Community life pivoted around the Holy Laws, the synagogue and the Rabbi, which was a teacher, judge, spiritual leader and administrator of the community at the same time. He was a great scholar and his authority was rarely questioned. They organized their own government under the overall leadership of rabbis. They had lay offices and wardenship, Biblical and Talmudic societies, organizations taking care of orphans and poor girls, societies taking care of the sick, lame and aged, and a score of synagogue posts (psalm readers, administrator over ritual bath, summoner etc). Charity was of utmost importance between them, it was the eleventh unwritten commandment - the poor donated to the poorer.
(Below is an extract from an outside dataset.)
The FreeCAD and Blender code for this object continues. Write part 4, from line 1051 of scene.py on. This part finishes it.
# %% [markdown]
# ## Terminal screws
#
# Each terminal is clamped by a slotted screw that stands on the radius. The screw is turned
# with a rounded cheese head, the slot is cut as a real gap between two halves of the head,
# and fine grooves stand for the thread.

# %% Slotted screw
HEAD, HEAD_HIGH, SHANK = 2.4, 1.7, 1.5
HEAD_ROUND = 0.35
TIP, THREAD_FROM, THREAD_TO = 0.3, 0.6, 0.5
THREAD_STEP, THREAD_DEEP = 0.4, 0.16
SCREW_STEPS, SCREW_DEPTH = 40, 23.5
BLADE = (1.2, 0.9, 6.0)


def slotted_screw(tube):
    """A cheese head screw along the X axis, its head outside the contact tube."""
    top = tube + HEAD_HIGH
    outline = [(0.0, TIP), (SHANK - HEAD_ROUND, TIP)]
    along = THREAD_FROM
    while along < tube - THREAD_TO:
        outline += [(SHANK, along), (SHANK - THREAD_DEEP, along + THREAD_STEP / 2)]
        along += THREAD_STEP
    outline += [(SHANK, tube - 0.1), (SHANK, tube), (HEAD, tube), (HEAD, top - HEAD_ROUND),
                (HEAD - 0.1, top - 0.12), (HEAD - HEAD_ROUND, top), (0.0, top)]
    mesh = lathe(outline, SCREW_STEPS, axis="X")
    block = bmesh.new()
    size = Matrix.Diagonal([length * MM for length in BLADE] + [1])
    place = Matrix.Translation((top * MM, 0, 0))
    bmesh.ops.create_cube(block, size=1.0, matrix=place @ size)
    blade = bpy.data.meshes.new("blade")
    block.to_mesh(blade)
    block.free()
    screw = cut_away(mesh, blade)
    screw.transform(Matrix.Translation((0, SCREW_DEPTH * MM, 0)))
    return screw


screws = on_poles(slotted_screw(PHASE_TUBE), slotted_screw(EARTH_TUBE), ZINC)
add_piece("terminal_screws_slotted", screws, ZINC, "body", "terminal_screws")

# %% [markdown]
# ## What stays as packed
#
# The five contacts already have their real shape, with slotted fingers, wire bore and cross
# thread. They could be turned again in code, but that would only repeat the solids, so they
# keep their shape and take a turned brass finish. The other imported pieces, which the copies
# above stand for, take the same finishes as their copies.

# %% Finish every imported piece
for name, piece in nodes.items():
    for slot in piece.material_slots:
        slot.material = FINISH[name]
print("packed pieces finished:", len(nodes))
Their lives revolved around religious customs and holidays, around songs and prayers and their Holy books: the Talmud (great collection of laws and customs that contained detailed information for every aspect in a Jew's life - from social behavior to personal cleanliness); the Pentateuch or Torah - the 5 books of Moses, considered the holiest of all books and works; the oral laws of Mishnah; Midrash - folk legends, wise sayings, commentary on Bible; Cabala - the book of mystics. Great post-talmudic scholars - Moses Maimonides and Rashi were also influential through their teachings. On Sabath, a horn would be heard in the ghetto, there were candles lit and reciting of benedictions, ritual baths and the custom of sharing the meal with the poorer.